Too little, too late
But for families already in crisis, it’s too late to build a stronger safety net. In 1998, James and Toni Hoy of Ingleside, Ill., adopted a two-year-old son named Daniel. He displayed developmental delays, had been abused by his biological parents, and had been born under the influence of drugs and alcohol. As Daniel grew older, he began to display violent and aggressive behavior, which became dangerous enough that Toni Hoy says she didn’t feel safe in her own home.

The Hoys tried several methods of therapy and counseling for Daniel, but nothing seemed to work. The final straw was when Daniel, then 13, pulled a knife on one of the Hoys’ other children and threw another child down some stairs.

In 2007, they approached the Department of Human Services (DHS) and the Department of Healthcare and Family Services (HFS) about paying for $180,000-per-year residential treatment the family could not afford.
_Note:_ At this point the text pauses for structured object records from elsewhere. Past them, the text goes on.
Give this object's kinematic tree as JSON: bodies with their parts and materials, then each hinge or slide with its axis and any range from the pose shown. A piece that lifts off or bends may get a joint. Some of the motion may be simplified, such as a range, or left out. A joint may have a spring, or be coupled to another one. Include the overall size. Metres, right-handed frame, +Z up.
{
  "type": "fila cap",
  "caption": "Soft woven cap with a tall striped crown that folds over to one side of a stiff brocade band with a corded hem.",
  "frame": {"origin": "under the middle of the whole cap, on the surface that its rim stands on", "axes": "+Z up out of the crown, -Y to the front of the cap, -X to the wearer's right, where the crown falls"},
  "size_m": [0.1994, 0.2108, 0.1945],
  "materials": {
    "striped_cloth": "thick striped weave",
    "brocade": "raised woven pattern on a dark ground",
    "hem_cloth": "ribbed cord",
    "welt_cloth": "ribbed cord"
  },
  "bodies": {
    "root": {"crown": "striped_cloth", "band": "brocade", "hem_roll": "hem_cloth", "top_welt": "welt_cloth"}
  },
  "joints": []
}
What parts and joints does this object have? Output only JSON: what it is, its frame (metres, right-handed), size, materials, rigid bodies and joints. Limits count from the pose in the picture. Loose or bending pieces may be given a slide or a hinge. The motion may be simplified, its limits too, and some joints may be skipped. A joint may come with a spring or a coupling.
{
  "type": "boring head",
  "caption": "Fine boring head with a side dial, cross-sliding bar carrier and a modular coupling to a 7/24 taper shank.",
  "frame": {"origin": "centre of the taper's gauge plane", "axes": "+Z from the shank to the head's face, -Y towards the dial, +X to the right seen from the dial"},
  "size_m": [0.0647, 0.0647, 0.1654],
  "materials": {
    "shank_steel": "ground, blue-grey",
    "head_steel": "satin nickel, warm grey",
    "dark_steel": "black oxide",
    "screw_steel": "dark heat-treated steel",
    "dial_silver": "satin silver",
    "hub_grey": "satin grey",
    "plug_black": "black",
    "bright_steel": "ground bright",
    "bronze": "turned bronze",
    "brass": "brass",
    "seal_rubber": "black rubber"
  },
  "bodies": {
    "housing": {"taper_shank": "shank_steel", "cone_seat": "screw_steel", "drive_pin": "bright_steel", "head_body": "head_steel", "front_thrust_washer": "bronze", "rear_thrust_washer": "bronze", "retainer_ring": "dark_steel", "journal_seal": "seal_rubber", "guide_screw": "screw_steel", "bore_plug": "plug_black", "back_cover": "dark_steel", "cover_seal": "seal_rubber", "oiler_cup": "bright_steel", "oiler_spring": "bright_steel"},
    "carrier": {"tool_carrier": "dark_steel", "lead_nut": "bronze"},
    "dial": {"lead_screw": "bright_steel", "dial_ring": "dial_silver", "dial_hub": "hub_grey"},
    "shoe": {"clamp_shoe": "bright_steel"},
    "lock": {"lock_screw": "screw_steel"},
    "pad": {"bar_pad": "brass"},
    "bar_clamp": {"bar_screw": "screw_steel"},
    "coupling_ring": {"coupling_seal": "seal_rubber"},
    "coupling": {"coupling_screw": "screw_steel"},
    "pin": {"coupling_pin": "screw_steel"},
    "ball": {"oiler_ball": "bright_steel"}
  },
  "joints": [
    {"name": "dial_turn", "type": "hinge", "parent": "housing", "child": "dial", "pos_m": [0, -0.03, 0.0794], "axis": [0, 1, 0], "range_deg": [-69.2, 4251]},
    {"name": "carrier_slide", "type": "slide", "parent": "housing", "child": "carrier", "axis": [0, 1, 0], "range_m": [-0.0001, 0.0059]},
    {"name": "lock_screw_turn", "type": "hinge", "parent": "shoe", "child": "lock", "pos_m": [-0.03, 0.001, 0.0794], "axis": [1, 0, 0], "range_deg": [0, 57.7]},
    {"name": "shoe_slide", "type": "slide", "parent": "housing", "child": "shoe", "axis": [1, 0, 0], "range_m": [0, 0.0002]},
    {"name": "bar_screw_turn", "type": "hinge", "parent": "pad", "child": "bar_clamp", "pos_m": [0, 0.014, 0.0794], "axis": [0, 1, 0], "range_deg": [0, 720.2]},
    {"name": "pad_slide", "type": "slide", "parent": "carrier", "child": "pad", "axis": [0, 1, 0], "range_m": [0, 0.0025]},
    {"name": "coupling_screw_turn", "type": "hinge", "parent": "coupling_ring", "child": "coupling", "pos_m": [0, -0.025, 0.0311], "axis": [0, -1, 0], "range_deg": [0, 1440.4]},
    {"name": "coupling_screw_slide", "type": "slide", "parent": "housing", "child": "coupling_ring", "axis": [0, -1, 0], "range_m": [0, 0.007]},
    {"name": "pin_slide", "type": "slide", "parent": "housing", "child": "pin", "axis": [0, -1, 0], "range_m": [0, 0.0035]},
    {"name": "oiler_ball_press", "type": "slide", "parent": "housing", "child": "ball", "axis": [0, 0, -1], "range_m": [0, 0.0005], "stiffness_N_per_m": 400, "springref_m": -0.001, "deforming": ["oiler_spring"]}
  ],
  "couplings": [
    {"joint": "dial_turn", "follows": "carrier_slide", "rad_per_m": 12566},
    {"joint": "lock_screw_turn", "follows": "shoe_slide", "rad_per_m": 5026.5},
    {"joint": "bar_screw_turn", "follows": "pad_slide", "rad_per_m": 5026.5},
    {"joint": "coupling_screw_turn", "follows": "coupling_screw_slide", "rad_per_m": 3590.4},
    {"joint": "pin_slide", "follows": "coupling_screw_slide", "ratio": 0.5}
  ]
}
The state declined to pay.

Denied funding for treatment they felt Daniel truly needed, the Hoys chose not to pick him up from the psychiatric hospital. Like the Buschs, they faced a charge of neglect for their psychiatric lockout, and their son became a ward of the state, which eventually placed him in a residential treatment facility.
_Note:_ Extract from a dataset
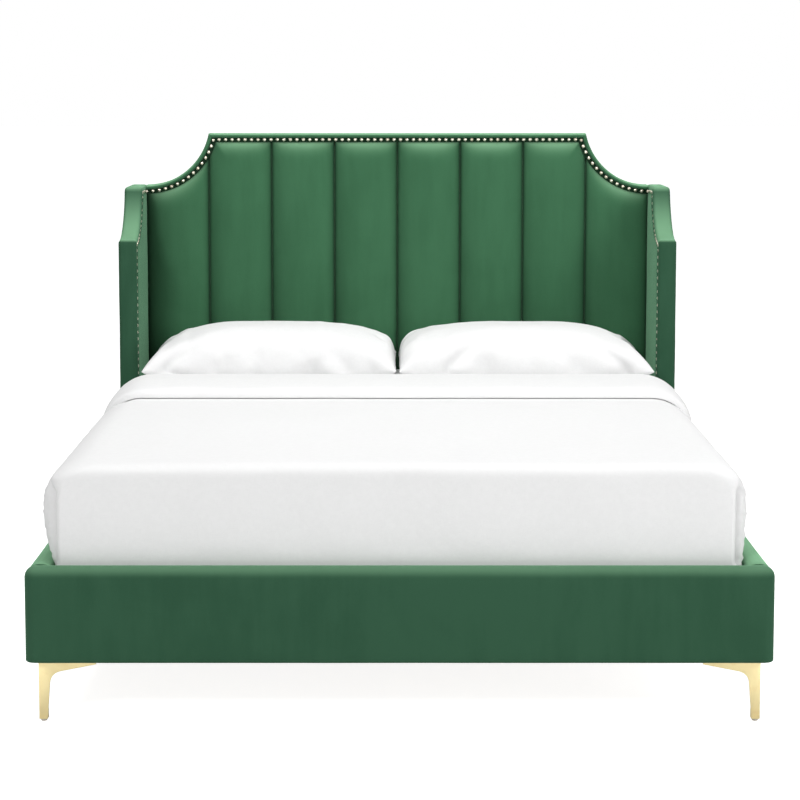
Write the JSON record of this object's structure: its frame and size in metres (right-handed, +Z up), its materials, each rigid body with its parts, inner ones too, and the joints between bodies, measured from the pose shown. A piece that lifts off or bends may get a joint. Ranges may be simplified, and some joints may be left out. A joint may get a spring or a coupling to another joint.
{
  "type": "upholstered headboard bed",
  "caption": "Velvet platform bed: winged, channelled headboard with scooped shoulders and nailheads, padded rails, slatted base, mattress and bedding.",
  "frame": {"origin": "on the floor, under the middle of the whole bed", "axes": "+X across the bed to the right as seen from the foot, +Y from the foot to the headboard, +Z up"},
  "size_m": [1.676, 2.177, 1.267],
  "materials": {
    "velvet": "matte",
    "plywood": "matte",
    "pine": "matte",
    "slat_wood": "satin",
    "black_steel": "satin",
    "gold_metal": "satin",
    "nailhead_brass": "satin",
    "fastener_steel": "satin",
    "nylon": "matte",
    "ticking": "matte",
    "duvet_cotton": "matte",
    "pillow_cotton": "matte"
  },
  "bodies": {
    "frame": {"headboard_back_cover": "velvet", "headboard_border": "velvet", "wing_cover_left": "velvet", "wing_cover_right": "velvet", "rail_cover_left": "velvet", "rail_cover_right": "velvet", "footboard_cover": "velvet", "channel_pad_1": "velvet", "channel_pad_2": "velvet", "channel_pad_3": "velvet", "channel_pad_4": "velvet", "channel_pad_5": "velvet", "channel_pad_6": "velvet", "channel_pad_7": "velvet", "channel_pad_8": "velvet", "headboard_board": "plywood", "wing_core_left": "plywood", "wing_core_right": "plywood", "head_rail": "pine", "rail_core_left": "pine", "rail_core_right": "pine", "footboard_core": "pine", "slat_ledge_left": "pine", "slat_ledge_right": "pine", "centre_beam": "pine", "slat_01": "slat_wood", "slat_02": "slat_wood", "slat_03": "slat_wood", "slat_04": "slat_wood", "slat_05": "slat_wood", "slat_06": "slat_wood", "slat_07": "slat_wood", "slat_08": "slat_wood", "slat_09": "slat_wood", "slat_10": "slat_wood", "slat_11": "slat_wood", "beam_hanger_foot": "black_steel", "beam_hanger_head": "black_steel", "middle_leg_1": "black_steel", "middle_leg_2": "black_steel", "bracket_front_left": "black_steel", "bracket_front_right": "black_steel", "bracket_rear_left": "black_steel", "bracket_rear_right": "black_steel", "joint_plate_left": "black_steel", "joint_plate_right": "black_steel", "leg_front_left": "gold_metal", "leg_front_right": "gold_metal", "leg_rear_left": "gold_metal", "leg_rear_right": "gold_metal"},
    "glide_front_left": {"glide_front_left": "nylon"},
    "glide_front_right": {"glide_front_right": "nylon"},
    "glide_rear_left": {"glide_rear_left": "nylon"},
    "glide_rear_right": {"glide_rear_right": "nylon"},
    "middle_glide_1": {"middle_glide_1": "nylon"},
    "middle_glide_2": {"middle_glide_2": "nylon"},
    "mattress": {"mattress": "ticking"},
    "duvet": {"duvet": "duvet_cotton"},
    "pillow_left": {"pillow_left": "pillow_cotton"},
    "pillow_right": {"pillow_right": "pillow_cotton"}
  },
  "joints": [
    {"name": "glide_front_left_screw", "type": "slide", "parent": "frame", "child": "glide_front_left", "axis": [0, 0, -1], "range_m": [0, 0.008]},
    {"name": "glide_front_right_screw", "type": "slide", "parent": "frame", "child": "glide_front_right", "axis": [0, 0, -1], "range_m": [0, 0.008]},
    {"name": "glide_rear_left_screw", "type": "slide", "parent": "frame", "child": "glide_rear_left", "axis": [0, 0, -1], "range_m": [0, 0.008]},
    {"name": "glide_rear_right_screw", "type": "slide", "parent": "frame", "child": "glide_rear_right", "axis": [0, 0, -1], "range_m": [0, 0.008]},
    {"name": "middle_glide_1_screw", "type": "slide", "parent": "frame", "child": "middle_glide_1", "axis": [0, 0, -1], "range_m": [0, 0.015]},
    {"name": "middle_glide_2_screw", "type": "slide", "parent": "frame", "child": "middle_glide_2", "axis": [0, 0, -1], "range_m": [0, 0.015]},
    {"name": "mattress_lift", "type": "slide", "parent": "frame", "child": "mattress", "axis": [0, 0, 1], "range_m": [0, 0.35]},
    {"name": "duvet_lift", "type": "slide", "parent": "mattress", "child": "duvet", "axis": [0, 0, 1], "range_m": [0, 0.45]},
    {"name": "pillow_left_lift", "type": "slide", "parent": "mattress", "child": "pillow_left", "axis": [0, 0, 1], "range_m": [0, 0.4]},
    {"name": "pillow_right_lift", "type": "slide", "parent": "mattress", "child": "pillow_right", "axis": [0, 0, 1], "range_m": [0, 0.4]}
  ]
}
The Hoys eventually got the neglect charge dropped, but it remained in the State Central Registry of abuse and neglect findings. They sued DHS and HFS to obtain funding for Daniel’s residential care, settling their case in July 2011 with an agreement that the agencies would pay for Daniel’s treatment while not admitting any fault. The Hoys also regained custody of Daniel, who is now 16 and was recently transferred from residential care to a juvenile detention center for assaulting a teacher and damaging a car.
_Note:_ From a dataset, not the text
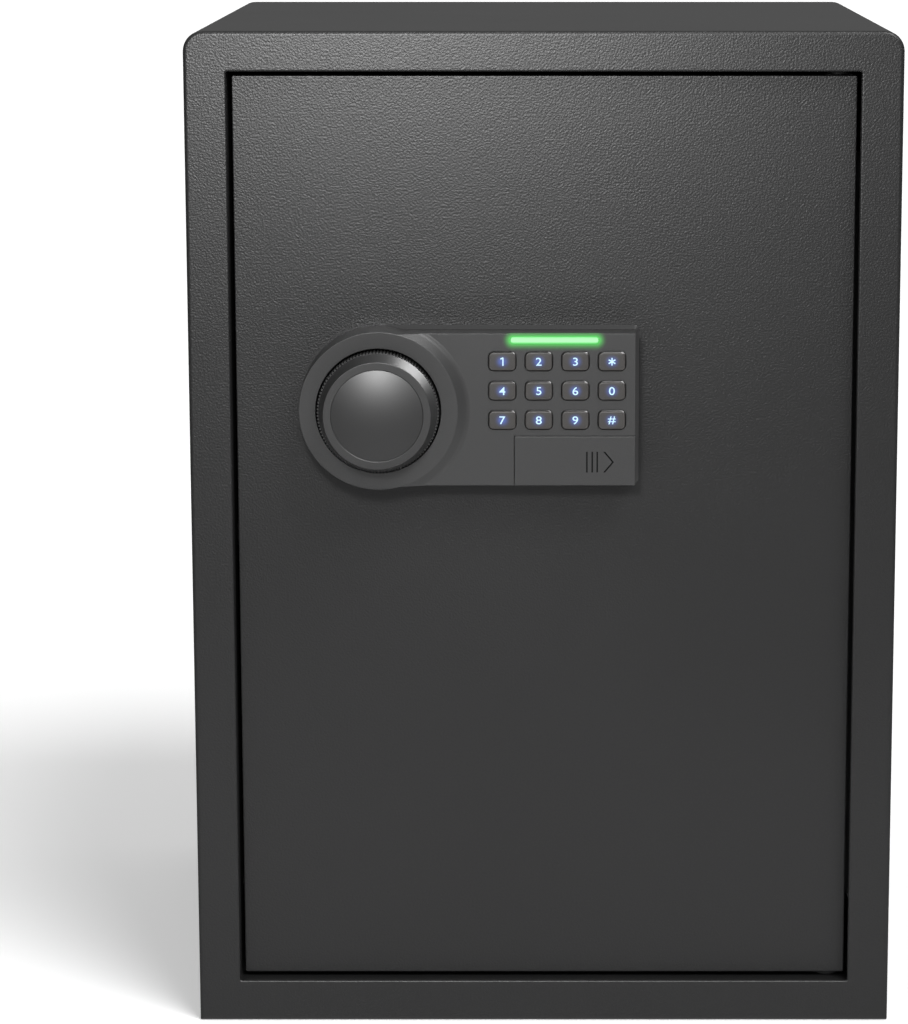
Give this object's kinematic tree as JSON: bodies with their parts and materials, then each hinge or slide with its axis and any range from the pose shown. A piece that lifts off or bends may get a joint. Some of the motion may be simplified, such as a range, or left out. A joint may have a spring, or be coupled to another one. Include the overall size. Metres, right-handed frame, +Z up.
{
  "type": "electronic home safe",
  "caption": "Upright sheet-steel home safe: inset hinged door, turning knob that throws side bolts, back-lit keypad, sliding key cover and lift-out shelf",
  "frame": {"origin": "middle of the underside of the cabinet, in the plane it stands on", "axes": "+Z up, +Y from the door towards the back, +X to the right as seen from the front"},
  "size_m": [0.35, 0.3622, 0.5],
  "materials": {
    "powder_coat": "fine textured matt black powder coat on sheet steel",
    "black_plastic": "satin black moulded ABS",
    "key_plastic": "dark warm grey silicone keys with back-lit legends",
    "light_lens": "translucent status light, lit green",
    "board": "green glass-fibre circuit board",
    "rubber": "black rubber",
    "felt": "dark grey needled felt",
    "zinc_steel": "zinc-plated steel",
    "bright_steel": "bright turned steel",
    "brass": "machined brass",
    "battery_wrap": "printed plastic sleeve on steel cans",
    "red_plastic": "red push button"
  },
  "bodies": {
    "cabinet": {"cabinet_shell": "powder_coat", "front_frame": "powder_coat", "back_panel": "powder_coat", "floor_plate": "powder_coat", "floor_mat": "felt", "floor_anchor_plug_left": "rubber", "floor_anchor_plug_right": "rubber", "back_anchor_plug_left": "rubber", "back_anchor_plug_right": "rubber", "upper_hinge_bush": "black_plastic", "lower_hinge_bush": "black_plastic", "shelf_ledge_left": "powder_coat", "shelf_ledge_right": "powder_coat"},
    "shelf": {"shelf": "powder_coat"},
    "door": {"door_plate": "powder_coat", "door_inner_cover": "powder_coat", "cover_screw_1": "zinc_steel", "cover_screw_2": "zinc_steel", "cover_screw_3": "zinc_steel", "cover_screw_4": "zinc_steel", "upper_hinge_pin": "bright_steel", "lower_hinge_pin": "bright_steel", "hinge_side_dead_bar": "powder_coat", "upper_bolt_guide": "zinc_steel", "lower_bolt_guide": "zinc_steel", "lock_housing": "black_plastic", "light_bar": "light_lens", "circuit_board": "board", "lock_cable": "rubber", "solenoid_body": "zinc_steel", "plunger_spring": "bright_steel", "key_cylinder": "bright_steel", "battery_box": "black_plastic", "battery_1": "battery_wrap", "battery_2": "battery_wrap", "battery_3": "battery_wrap", "battery_4": "battery_wrap"},
    "knob": {"knob": "black_plastic", "knob_spindle": "bright_steel", "bolt_cam": "zinc_steel"},
    "bolts": {"bolt_carrier": "zinc_steel", "upper_bolt": "bright_steel", "lower_bolt": "bright_steel"},
    "plunger": {"solenoid_plunger": "bright_steel"},
    "key_plug": {"key_plug": "brass"},
    "key_cover": {"key_cover": "black_plastic"},
    "battery_cover": {"battery_cover": "black_plastic"},
    "reset_button": {"reset_button": "red_plastic"},
    "key_1": {"key_1": "key_plastic"},
    "key_2": {"key_2": "key_plastic"},
    "key_3": {"key_3": "key_plastic"},
    "key_star": {"key_star": "key_plastic"},
    "key_4": {"key_4": "key_plastic"},
    "key_5": {"key_5": "key_plastic"},
    "key_6": {"key_6": "key_plastic"},
    "key_0": {"key_0": "key_plastic"},
    "key_7": {"key_7": "key_plastic"},
    "key_8": {"key_8": "key_plastic"},
    "key_9": {"key_9": "key_plastic"},
    "key_hash": {"key_hash": "key_plastic"}
  },
  "joints": [
    {"name": "door_hinge", "type": "hinge", "parent": "cabinet", "child": "door", "pos_m": [0.1445, -0.148, 0], "axis": [0, 0, 1], "range_deg": [0, 90]},
    {"name": "shelf_lift", "type": "slide", "parent": "cabinet", "child": "shelf", "axis": [0, 0, 1], "range_m": [0, 0.15]},
    {"name": "knob_turn", "type": "hinge", "parent": "door", "child": "knob", "pos_m": [-0.081, -0.195, 0.3161], "axis": [0, -1, 0], "range_deg": [0, 90]},
    {"name": "bolt_slide", "type": "slide", "parent": "door", "child": "bolts", "axis": [-1, 0, 0], "range_m": [0, 0.01698]},
    {"name": "plunger_slide", "type": "slide", "parent": "door", "child": "plunger", "axis": [0, 0, 1], "range_m": [0, 0.0055], "deforming": ["plunger_spring"]},
    {"name": "key_turn", "type": "hinge", "parent": "door", "child": "key_plug", "pos_m": [0.012, -0.1717, 0.2907], "axis": [0, -1, 0], "range_deg": [0, 90]},
    {"name": "cover_slide", "type": "slide", "parent": "door", "child": "key_cover", "axis": [1, 0, 0], "range_m": [0, 0.058]},
    {"name": "battery_cover_slide", "type": "slide", "parent": "door", "child": "battery_cover", "axis": [0, 0, -1], "range_m": [0, 0.066]},
    {"name": "reset_press", "type": "slide", "parent": "door", "child": "reset_button", "axis": [-1, 0, 0], "range_m": [0, 0.0015], "stiffness_N_per_m": 300, "springref_m": -0.0005},
    {"name": "key_1_press", "type": "slide", "parent": "door", "child": "key_1", "axis": [0, 1, 0], "range_m": [0, 0.001], "stiffness_N_per_m": 300, "springref_m": -0.0005},
    {"name": "key_2_press", "type": "slide", "parent": "door", "child": "key_2", "axis": [0, 1, 0], "range_m": [0, 0.001], "stiffness_N_per_m": 300, "springref_m": -0.0005},
    {"name": "key_3_press", "type": "slide", "parent": "door", "child": "key_3", "axis": [0, 1, 0], "range_m": [0, 0.001], "stiffness_N_per_m": 300, "springref_m": -0.0005},
    {"name": "key_star_press", "type": "slide", "parent": "door", "child": "key_star", "axis": [0, 1, 0], "range_m": [0, 0.001], "stiffness_N_per_m": 300, "springref_m": -0.0005},
    {"name": "key_4_press", "type": "slide", "parent": "door", "child": "key_4", "axis": [0, 1, 0], "range_m": [0, 0.001], "stiffness_N_per_m": 300, "springref_m": -0.0005},
    {"name": "key_5_press", "type": "slide", "parent": "door", "child": "key_5", "axis": [0, 1, 0], "range_m": [0, 0.001], "stiffness_N_per_m": 300, "springref_m": -0.0005},
    {"name": "key_6_press", "type": "slide", "parent": "door", "child": "key_6", "axis": [0, 1, 0], "range_m": [0, 0.001], "stiffness_N_per_m": 300, "springref_m": -0.0005},
    {"name": "key_0_press", "type": "slide", "parent": "door", "child": "key_0", "axis": [0, 1, 0], "range_m": [0, 0.001], "stiffness_N_per_m": 300, "springref_m": -0.0005},
    {"name": "key_7_press", "type": "slide", "parent": "door", "child": "key_7", "axis": [0, 1, 0], "range_m": [0, 0.001], "stiffness_N_per_m": 300, "springref_m": -0.0005},
    {"name": "key_8_press", "type": "slide", "parent": "door", "child": "key_8", "axis": [0, 1, 0], "range_m": [0, 0.001], "stiffness_N_per_m": 300, "springref_m": -0.0005},
    {"name": "key_9_press", "type": "slide", "parent": "door", "child": "key_9", "axis": [0, 1, 0], "range_m": [0, 0.001], "stiffness_N_per_m": 300, "springref_m": -0.0005},
    {"name": "key_hash_press", "type": "slide", "parent": "door", "child": "key_hash", "axis": [0, 1, 0], "range_m": [0, 0.001], "stiffness_N_per_m": 300, "springref_m": -0.0005}
  ],
  "couplings": [
    {"joint": "bolt_slide", "follows": "knob_turn", "m_per_rad": 0.010804}
  ]
}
While the Hoy case doesn’t set a precedent for other cases because it was settled before a court ruling, Toni Hoy says she has advised several other families in similar situations, and their case may serve as a catalyst for an upcoming class-action lawsuit.

The Collins Law Firm in Naperville, which represented the Hoys in their case, is examining similar cases to construct a class-action suit that could force changes in how the state handles psychiatric lockouts, custody relinquishment and residential care. Attorney Aaron Rapier at Collins says that suit is still in the planning stages and will not be pursued until later, to avoid jeopardizing the Hoys’ settlement.

In the meantime, John Schornagel at CRSA says the state’s financial woes limit the speed at which agencies can move from reacting to crises toward preventing them.

“State agencies have all been cut back on a variety of services – administration and direct services – and a lot of the nonprofits that do the heavy lifting are in trouble because the state isn’t paying their bills in some instances and they’re cutting back on services they provide to the community,” he says. “It makes being proactive more and more difficult. … I don’t think there’s any bad guys here. The agencies are doing what they can to do a better job with a very, very challenging population. I think they’re beginning to win the war, but there’s always casualties.”